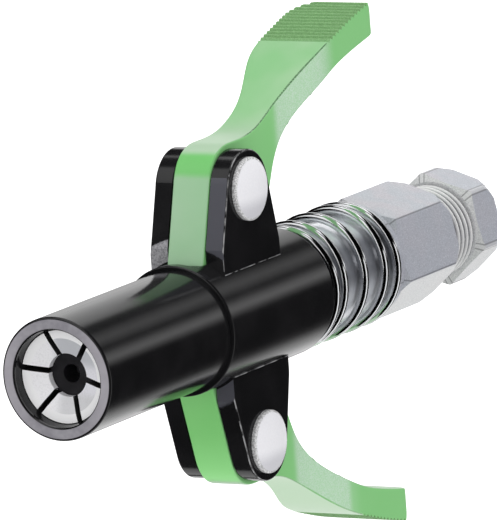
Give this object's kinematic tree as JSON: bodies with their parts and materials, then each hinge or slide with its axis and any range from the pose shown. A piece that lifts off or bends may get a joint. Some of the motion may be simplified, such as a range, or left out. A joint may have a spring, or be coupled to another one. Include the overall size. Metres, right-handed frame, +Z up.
{
  "type": "lever-release grease coupler",
  "caption": "Grease coupler with a sliding sleeve that closes jaws on a grease fitting, two squeeze levers that open them, a coil spring, and a hexagonal body with an inlet port.",
  "frame": {"origin": "centre of the inlet port's mouth, at the rear face of the inlet adapter", "axes": "+Y along the tool axis out of the inlet port, away from the nose; +X along the lever rivets; +Z up through the upper lever"},
  "size_m": [0.0192, 0.1162, 0.0784],
  "materials": {
    "sleeve": "gloss black",
    "lever": "satin green",
    "rivet": "satin",
    "body": "zinc plated",
    "adapter": "zinc plated",
    "jaw": "satin plated",
    "seal": "matt black",
    "carrier": "turned",
    "spring": "bright",
    "ball": "polished",
    "washer": "soft copper"
  },
  "bodies": {
    "body": {"main_body": "body", "inlet_adapter": "adapter", "sealing_washer": "washer", "valve_seat": "carrier", "check_spring": "spring", "seal_spring": "spring", "sleeve_spring": "spring"},
    "sleeve": {"front_sleeve": "sleeve", "rear_sleeve": "sleeve", "upper_rivet": "rivet", "lower_rivet": "rivet"},
    "upper_lever": {"upper_lever": "lever"},
    "lower_lever": {"lower_lever": "lever"},
    "seal": {"nose_seal": "seal", "seal_carrier": "carrier"},
    "check_ball": {"check_ball": "ball"},
    "jaw_1": {"jaw_1": "jaw"},
    "jaw_2": {"jaw_2": "jaw"},
    "jaw_3": {"jaw_3": "jaw"},
    "jaw_4": {"jaw_4": "jaw"},
    "jaw_5": {"jaw_5": "jaw"},
    "jaw_6": {"jaw_6": "jaw"}
  },
  "joints": [
    {"name": "sleeve_slide", "type": "slide", "parent": "body", "child": "sleeve", "axis": [0, 1, 0], "range_m": [0, 0.004], "stiffness_N_per_m": 2700, "springref_m": -0.008, "deforming": ["sleeve_spring"]},
    {"name": "upper_lever_hinge", "type": "hinge", "parent": "sleeve", "child": "upper_lever", "pos_m": [0, -0.07, 0.0187], "axis": [1, 0, 0], "range_deg": [-19, 0]},
    {"name": "lower_lever_hinge", "type": "hinge", "parent": "sleeve", "child": "lower_lever", "pos_m": [0, -0.07, -0.0187], "axis": [1, 0, 0], "range_deg": [0, 19]},
    {"name": "seal_slide", "type": "slide", "parent": "body", "child": "seal", "axis": [0, 1, 0], "range_m": [0, 0.0008], "stiffness_N_per_m": 1700, "springref_m": -0.001, "deforming": ["seal_spring"]},
    {"name": "check_ball_lift", "type": "slide", "parent": "body", "child": "check_ball", "axis": [0, -1, 0], "range_m": [0, 0.001], "stiffness_N_per_m": 1100, "springref_m": -0.001, "deforming": ["check_spring"]},
    {"name": "jaw_1_hinge", "type": "hinge", "parent": "body", "child": "jaw_1", "pos_m": [0.00283, -0.09915, 0.001], "axis": [-0.3338, 0, 0.9426], "range_deg": [0, 2.4]},
    {"name": "jaw_2_hinge", "type": "hinge", "parent": "body", "child": "jaw_2", "pos_m": [0.00055, -0.09915, 0.00295], "axis": [-0.9833, 0, 0.1822], "range_deg": [0, 2.4]},
    {"name": "jaw_3_hinge", "type": "hinge", "parent": "body", "child": "jaw_3", "pos_m": [-0.00228, -0.09915, 0.00195], "axis": [-0.6494, 0, -0.7604], "range_deg": [0, 2.4]},
    {"name": "jaw_4_hinge", "type": "hinge", "parent": "body", "child": "jaw_4", "pos_m": [-0.00283, -0.09915, -0.001], "axis": [0.3338, 0, -0.9426], "range_deg": [0, 2.4]},
    {"name": "jaw_5_hinge", "type": "hinge", "parent": "body", "child": "jaw_5", "pos_m": [-0.00055, -0.09915, -0.00295], "axis": [0.9833, 0, -0.1822], "range_deg": [0, 2.4]},
    {"name": "jaw_6_hinge", "type": "hinge", "parent": "body", "child": "jaw_6", "pos_m": [0.00228, -0.09915, -0.00195], "axis": [0.6494, 0, 0.7604], "range_deg": [0, 2.4]}
  ],
  "couplings": [
    {"joint": "upper_lever_hinge", "follows": "sleeve_slide", "rad_per_m": -82.903},
    {"joint": "lower_lever_hinge", "follows": "sleeve_slide", "rad_per_m": 82.903},
    {"joint": "jaw_1_hinge", "follows": "sleeve_slide", "rad_per_m": 10.472},
    {"joint": "jaw_2_hinge", "follows": "sleeve_slide", "rad_per_m": 10.472},
    {"joint": "jaw_3_hinge", "follows": "sleeve_slide", "rad_per_m": 10.472},
    {"joint": "jaw_4_hinge", "follows": "sleeve_slide", "rad_per_m": 10.472},
    {"joint": "jaw_5_hinge", "follows": "sleeve_slide", "rad_per_m": 10.472},
    {"joint": "jaw_6_hinge", "follows": "sleeve_slide", "rad_per_m": 10.472}
  ]
}
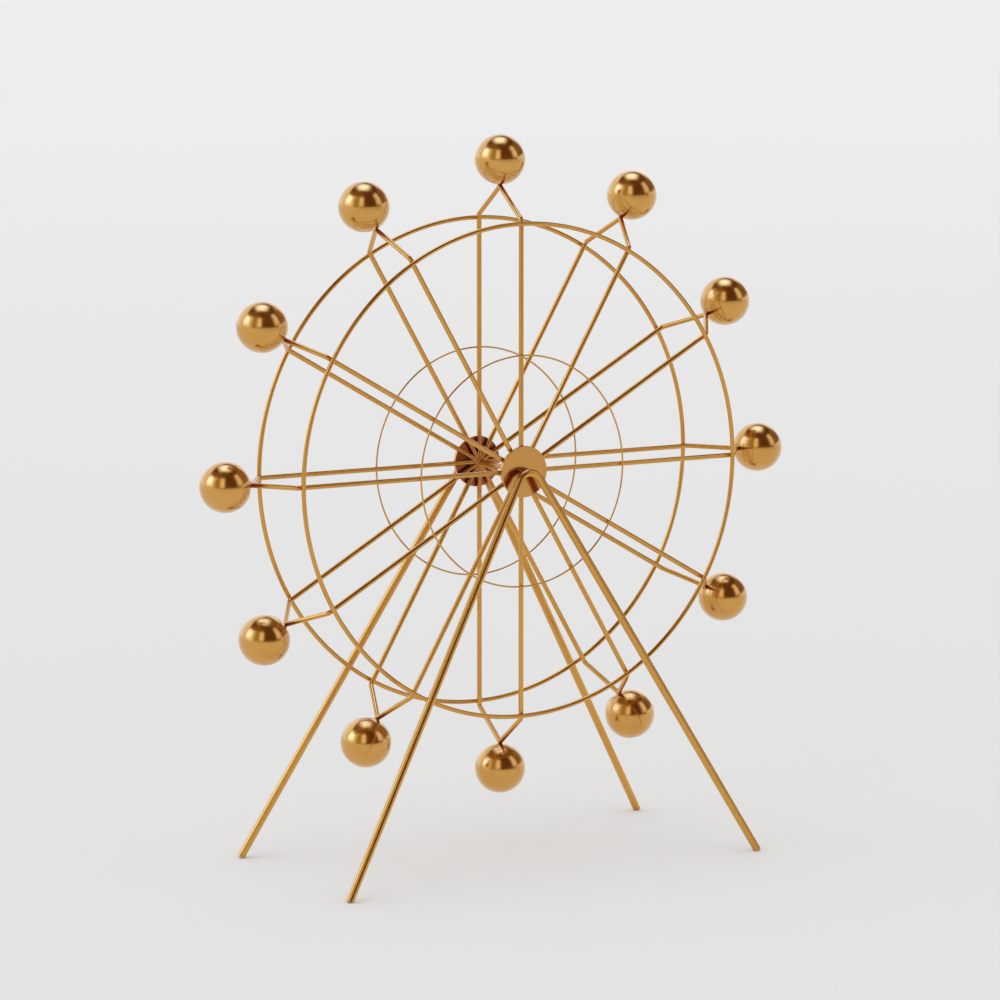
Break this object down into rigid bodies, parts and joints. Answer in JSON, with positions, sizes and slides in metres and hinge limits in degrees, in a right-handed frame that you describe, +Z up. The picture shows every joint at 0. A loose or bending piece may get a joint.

= = = = =

• _REQUIRED WORK_
Repeat every record exactly as written, please.

• _FINISHED ANSWER_
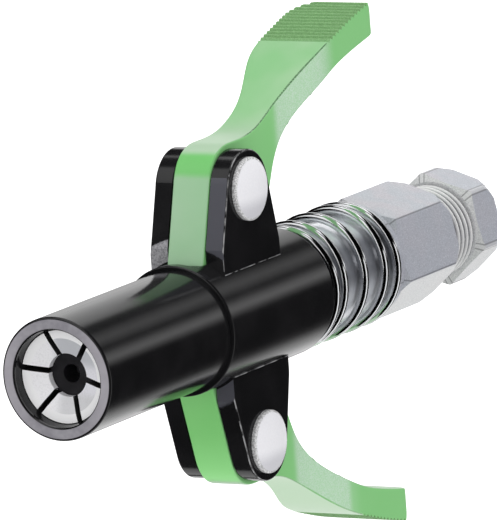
Give this object's kinematic tree as JSON: bodies with their parts and materials, then each hinge or slide with its axis and any range from the pose shown. A piece that lifts off or bends may get a joint. Some of the motion may be simplified, such as a range, or left out. A joint may have a spring, or be coupled to another one. Include the overall size. Metres, right-handed frame, +Z up.
{
  "type": "lever-release grease coupler",
  "caption": "Grease coupler with a sliding sleeve that closes jaws on a grease fitting, two squeeze levers that open them, a coil spring, and a hexagonal body with an inlet port.",
  "frame": {"origin": "centre of the inlet port's mouth, at the rear face of the inlet adapter", "axes": "+Y along the tool axis out of the inlet port, away from the nose; +X along the lever rivets; +Z up through the upper lever"},
  "size_m": [0.0192, 0.1162, 0.0784],
  "materials": {
    "sleeve": "gloss black",
    "lever": "satin green",
    "rivet": "satin",
    "body": "zinc plated",
    "adapter": "zinc plated",
    "jaw": "satin plated",
    "seal": "matt black",
    "carrier": "turned",
    "spring": "bright",
    "ball": "polished",
    "washer": "soft copper"
  },
  "bodies": {
    "body": {"main_body": "body", "inlet_adapter": "adapter", "sealing_washer": "washer", "valve_seat": "carrier", "check_spring": "spring", "seal_spring": "spring", "sleeve_spring": "spring"},
    "sleeve": {"front_sleeve": "sleeve", "rear_sleeve": "sleeve", "upper_rivet": "rivet", "lower_rivet": "rivet"},
    "upper_lever": {"upper_lever": "lever"},
    "lower_lever": {"lower_lever": "lever"},
    "seal": {"nose_seal": "seal", "seal_carrier": "carrier"},
    "check_ball": {"check_ball": "ball"},
    "jaw_1": {"jaw_1": "jaw"},
    "jaw_2": {"jaw_2": "jaw"},
    "jaw_3": {"jaw_3": "jaw"},
    "jaw_4": {"jaw_4": "jaw"},
    "jaw_5": {"jaw_5": "jaw"},
    "jaw_6": {"jaw_6": "jaw"}
  },
  "joints": [
    {"name": "sleeve_slide", "type": "slide", "parent": "body", "child": "sleeve", "axis": [0, 1, 0], "range_m": [0, 0.004], "stiffness_N_per_m": 2700, "springref_m": -0.008, "deforming": ["sleeve_spring"]},
    {"name": "upper_lever_hinge", "type": "hinge", "parent": "sleeve", "child": "upper_lever", "pos_m": [0, -0.07, 0.0187], "axis": [1, 0, 0], "range_deg": [-19, 0]},
    {"name": "lower_lever_hinge", "type": "hinge", "parent": "sleeve", "child": "lower_lever", "pos_m": [0, -0.07, -0.0187], "axis": [1, 0, 0], "range_deg": [0, 19]},
    {"name": "seal_slide", "type": "slide", "parent": "body", "child": "seal", "axis": [0, 1, 0], "range_m": [0, 0.0008], "stiffness_N_per_m": 1700, "springref_m": -0.001, "deforming": ["seal_spring"]},
    {"name": "check_ball_lift", "type": "slide", "parent": "body", "child": "check_ball", "axis": [0, -1, 0], "range_m": [0, 0.001], "stiffness_N_per_m": 1100, "springref_m": -0.001, "deforming": ["check_spring"]},
    {"name": "jaw_1_hinge", "type": "hinge", "parent": "body", "child": "jaw_1", "pos_m": [0.00283, -0.09915, 0.001], "axis": [-0.3338, 0, 0.9426], "range_deg": [0, 2.4]},
    {"name": "jaw_2_hinge", "type": "hinge", "parent": "body", "child": "jaw_2", "pos_m": [0.00055, -0.09915, 0.00295], "axis": [-0.9833, 0, 0.1822], "range_deg": [0, 2.4]},
    {"name": "jaw_3_hinge", "type": "hinge", "parent": "body", "child": "jaw_3", "pos_m": [-0.00228, -0.09915, 0.00195], "axis": [-0.6494, 0, -0.7604], "range_deg": [0, 2.4]},
    {"name": "jaw_4_hinge", "type": "hinge", "parent": "body", "child": "jaw_4", "pos_m": [-0.00283, -0.09915, -0.001], "axis": [0.3338, 0, -0.9426], "range_deg": [0, 2.4]},
    {"name": "jaw_5_hinge", "type": "hinge", "parent": "body", "child": "jaw_5", "pos_m": [-0.00055, -0.09915, -0.00295], "axis": [0.9833, 0, -0.1822], "range_deg": [0, 2.4]},
    {"name": "jaw_6_hinge", "type": "hinge", "parent": "body", "child": "jaw_6", "pos_m": [0.00228, -0.09915, -0.00195], "axis": [0.6494, 0, 0.7604], "range_deg": [0, 2.4]}
  ],
  "couplings": [
    {"joint": "upper_lever_hinge", "follows": "sleeve_slide", "rad_per_m": -82.903},
    {"joint": "lower_lever_hinge", "follows": "sleeve_slide", "rad_per_m": 82.903},
    {"joint": "jaw_1_hinge", "follows": "sleeve_slide", "rad_per_m": 10.472},
    {"joint": "jaw_2_hinge", "follows": "sleeve_slide", "rad_per_m": 10.472},
    {"joint": "jaw_3_hinge", "follows": "sleeve_slide", "rad_per_m": 10.472},
    {"joint": "jaw_4_hinge", "follows": "sleeve_slide", "rad_per_m": 10.472},
    {"joint": "jaw_5_hinge", "follows": "sleeve_slide", "rad_per_m": 10.472},
    {"joint": "jaw_6_hinge", "follows": "sleeve_slide", "rad_per_m": 10.472}
  ]
}
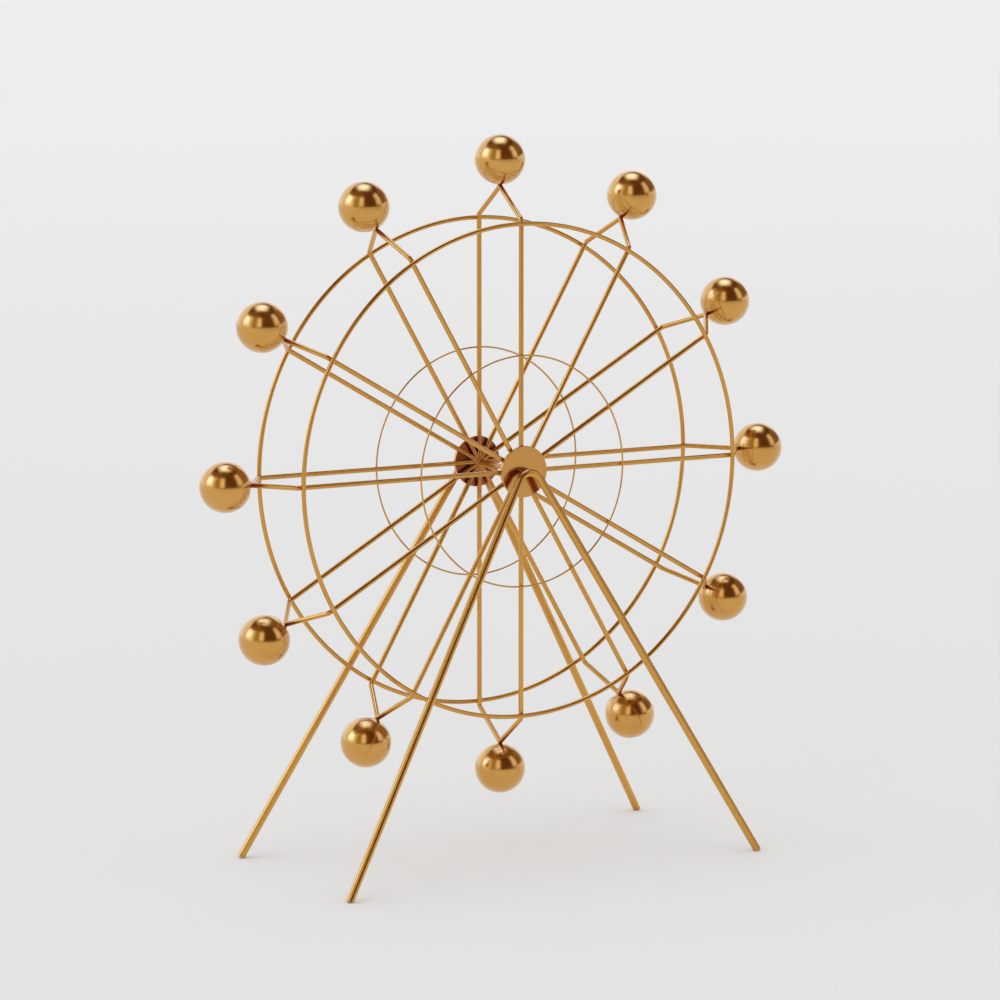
Break this object down into rigid bodies, parts and joints. Answer in JSON, with positions, sizes and slides in metres and hinge limits in degrees, in a right-handed frame that you describe, +Z up. The picture shows every joint at 0. A loose or bending piece may get a joint.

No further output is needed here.